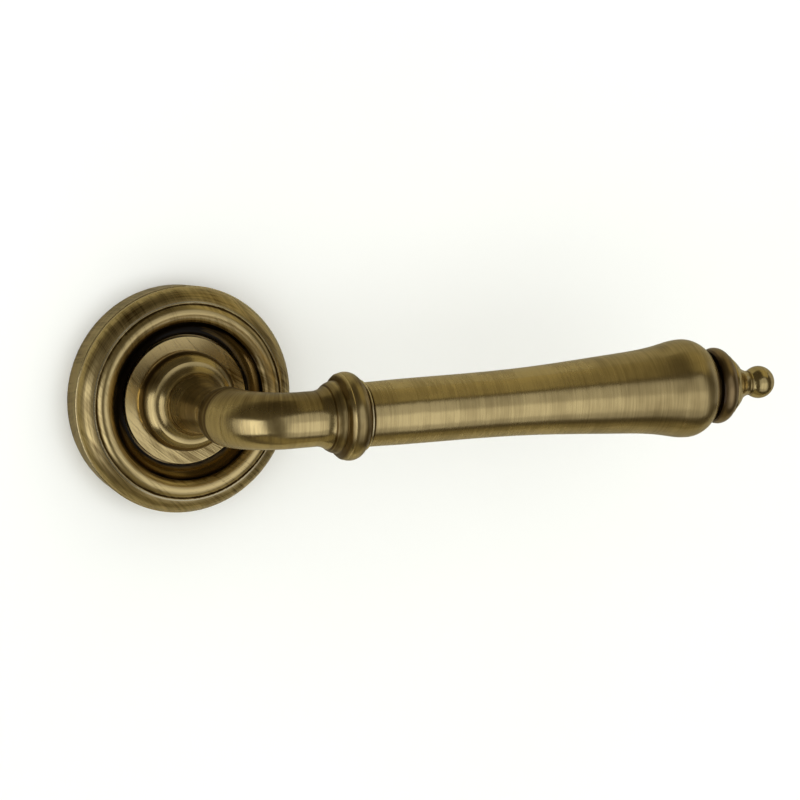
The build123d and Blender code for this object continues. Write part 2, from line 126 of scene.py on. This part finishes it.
# Uneven tone that hand burnishing leaves, in patches a few millimetres across.
uneven_tone, given, out = effect("uneven tone", {"Position": (0, 0, 0), "Scale": 120.0}, ("Mask",))
cloud = add(
    uneven_tone, "TexNoise",
    {"Vector": given["Position"], "Scale": given["Scale"], "Detail": 2.0, "Roughness": 0.55},
)
firm = add(uneven_tone, "MapRange", {"Value": cloud.outputs[0], "From Min": 0.35, "From Max": 0.7})
uneven_tone.links.new(firm.outputs[0], out["Mask"])

MARKS_ROUND = 2.2


def round_spindle(tree, place):
    """Radius, height off the door and direction for pieces turned about the spindle."""
    x, y, z = parts(tree, place)
    squares = maths(tree, "ADD", maths(tree, "MULTIPLY", x, x), maths(tree, "MULTIPLY", z, z))
    radius = maths(tree, "SQRT", squares)
    height = maths(tree, "MULTIPLY", y, -1.0)
    turn = vector(tree, maths(tree, "DIVIDE", x, radius), maths(tree, "DIVIDE", z, radius))
    return radius, height, scaled(tree, turn, MARKS_ROUND)


STROKE_WANDER = 55.0


def hand_strokes(tree, place, centre, fineness):
    """Marks along arcs about a far centre."""
    reach = add(tree, "VectorMath", {0: place, 1: centre}, operation="DISTANCE").outputs["Value"]
    drift = scaled(tree, place, STROKE_WANDER)
    return placed(
        tree, brush_marks, Profile=vector(tree, reach, 0.0), Around=drift, Fineness=fineness
    )


def lines(tree, marks):
    """The strongest of several soft lines: (coordinate, place, width, strength)."""
    total = 0.0
    for value, place, width, strength in marks:
        mask = placed(tree, soft_line, Value=value, Place=place, Width=width)[0]
        total = maths(tree, "MAXIMUM", total, maths(tree, "MULTIPLY", mask, strength))
    return total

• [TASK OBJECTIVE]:
Repeat the material above in full, quoting it exactly.

• [EXERCISE OUTPUT]:
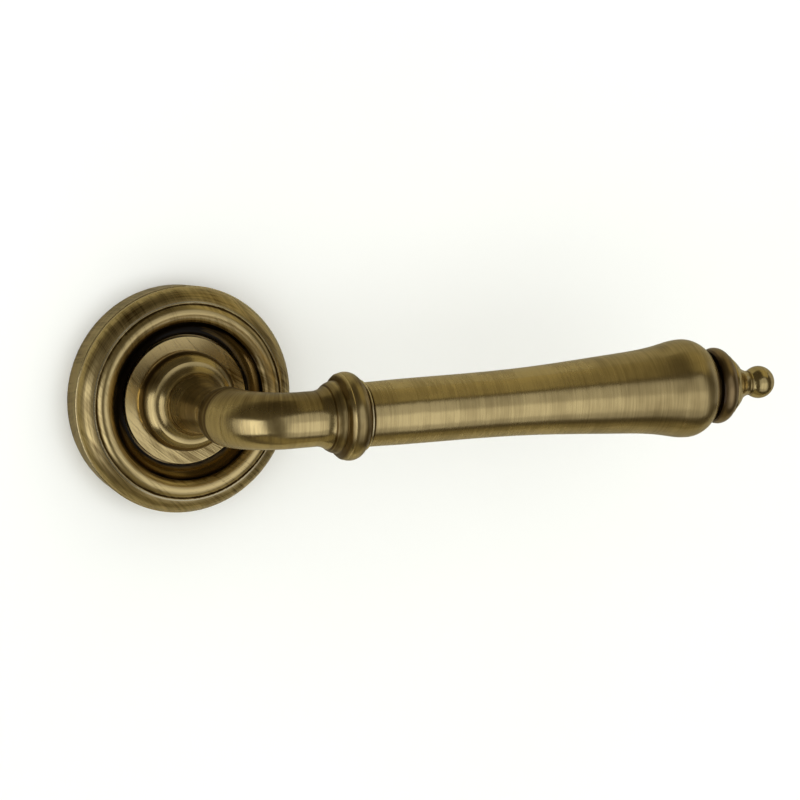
The build123d and Blender code for this object continues. Write part 2, from line 126 of scene.py on. This part finishes it.
# Uneven tone that hand burnishing leaves, in patches a few millimetres across.
uneven_tone, given, out = effect("uneven tone", {"Position": (0, 0, 0), "Scale": 120.0}, ("Mask",))
cloud = add(
    uneven_tone, "TexNoise",
    {"Vector": given["Position"], "Scale": given["Scale"], "Detail": 2.0, "Roughness": 0.55},
)
firm = add(uneven_tone, "MapRange", {"Value": cloud.outputs[0], "From Min": 0.35, "From Max": 0.7})
uneven_tone.links.new(firm.outputs[0], out["Mask"])

MARKS_ROUND = 2.2


def round_spindle(tree, place):
    """Radius, height off the door and direction for pieces turned about the spindle."""
    x, y, z = parts(tree, place)
    squares = maths(tree, "ADD", maths(tree, "MULTIPLY", x, x), maths(tree, "MULTIPLY", z, z))
    radius = maths(tree, "SQRT", squares)
    height = maths(tree, "MULTIPLY", y, -1.0)
    turn = vector(tree, maths(tree, "DIVIDE", x, radius), maths(tree, "DIVIDE", z, radius))
    return radius, height, scaled(tree, turn, MARKS_ROUND)


STROKE_WANDER = 55.0


def hand_strokes(tree, place, centre, fineness):
    """Marks along arcs about a far centre."""
    reach = add(tree, "VectorMath", {0: place, 1: centre}, operation="DISTANCE").outputs["Value"]
    drift = scaled(tree, place, STROKE_WANDER)
    return placed(
        tree, brush_marks, Profile=vector(tree, reach, 0.0), Around=drift, Fineness=fineness
    )


def lines(tree, marks):
    """The strongest of several soft lines: (coordinate, place, width, strength)."""
    total = 0.0
    for value, place, width, strength in marks:
        mask = placed(tree, soft_line, Value=value, Place=place, Width=width)[0]
        total = maths(tree, "MAXIMUM", total, maths(tree, "MULTIPLY", mask, strength))
    return total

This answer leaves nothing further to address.